The War’s Toll and an Impossible Business Equation
The closure, as reported by the Jerusalem Post, is ultimately the product of economics made brutal by war. The October 7 attacks, which ironically coincided with the release of Basson’s Eucalyptus Cookbook, sent tourism into a prolonged decline, and the restaurant’s patron base never fully recovered. A serious investor was brought forward, with Jerusalem Mayor Moshe Lion personally advocating for a deal to keep the restaurant open, but the business plan was rejected by the municipality-affiliated company.
The financial math was unforgiving. “I cannot deny that this company was encouraging,” Basson told the Jerusalem Post, “but the arnona [municipal tax] is NIS 24,000 per month. For the past two years, they didn’t charge rent because they didn’t give me a long-term contract. From March 2024, I have been required to pay arnona only.” The result, he says, was a calculated decision by the property’s managers: post-war, the space would have simply become another shuttered building, and they would have been on the hook for the taxes.
“Shock Waves” in the Foodie Community
The announcement reverberated immediately through Jerusalem’s culinary community. A post about the closure in the GKR Foodies Facebook group, one of Israel’s most active food communities, drew significant reaction, underscoring how deeply the restaurant had embedded itself in the culture.
Shimshon Leshinsky, a prominent Israeli food and lifestyle reviewer, described Eucalyptus as an “institution” and called the news “huge.” As he told the Jerusalem Post: “I heard about it yesterday, and the news is causing shock waves in restaurants’ communities.” He added that while he wasn’t entirely surprised given earlier signals, the closure still stings — and he holds out hope: “The tasting menus are great, and the décor is like a museum. I sincerely hope he finds an investor to help him continue.”
Israeli food blogger and event planner Debbie Kandel, quoted in the same piece, placed the loss in broader context: “There is a shortage of themed restaurants and a gap for Moroccan restaurants. The closest thing to another themed restaurant is Salon Yevani, which is Greek and dairy.” She noted that Eucalyptus stood apart in a Jerusalem increasingly dominated by steakhouses and sushi spots. “When people come from abroad, they don’t come to Israel to eat sushi.” Her broader point about the restaurant’s exceptionalism rings true: “When a restaurant stands on its merits, not on its hechsher [kosher certification], that’s when you have a winner.”

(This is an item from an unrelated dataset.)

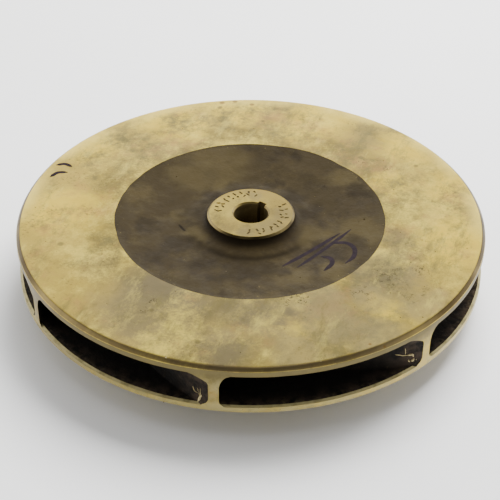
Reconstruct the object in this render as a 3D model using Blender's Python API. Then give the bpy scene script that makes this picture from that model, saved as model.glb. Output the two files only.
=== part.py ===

Perhaps the most moving tribute came from acclaimed American restaurateur and cookbook author Levana Kirschenbaum, who described Basson as a “formidable polymath” — cook, gardener, forager, memoirist, and “accidental Talmudist all rolled into one” — who “received diners at his restaurant as effusively as if they were guests in his own home.”
What Comes Next for Moshe Basson
Basson, characteristically, is not retreating. He told the Jerusalem Post he plans to pursue lectures, book tours, cooking events, and food travel globally — “business and pleasure together.” He has not ruled out an investor coming forward to preserve or revive the restaurant in some form, but for now, he says he needs time to recuperate “body and soul.”
His next cookbook is already in the works: a volume about eating like Maimonides. And he retains a trait that defined his restaurant — an extraordinary memory. “I can recognize every customer who comes to my restaurant,” he said. “I can tell him where he was sitting and with whom.”
As for the space itself, the Jerusalem Post reports that while the company is already showing the building to other chefs, many have declined to take it over, saying the space was simply too identified with Basson to reinvent.
A Hole in Jerusalem’s Culinary Map
We noted in our Jerusalem restaurant guide that Eucalyptus offered something no other restaurant in the city could replicate: a dining experience rooted in the land itself, where the food told a story that predated every other restaurant on the list by thousands of years. That kind of irreplaceability is exactly what makes this closure so difficult to accept.
“Eucalyptus will be in my heart,” Basson told the Jerusalem Post. For the thousands of diners who made the pilgrimage to that stone courtyard near the Old City walls, it will be in theirs too.
We will be updating our Top 20 Best Kosher Restaurants in Jerusalem guide to reflect this closure.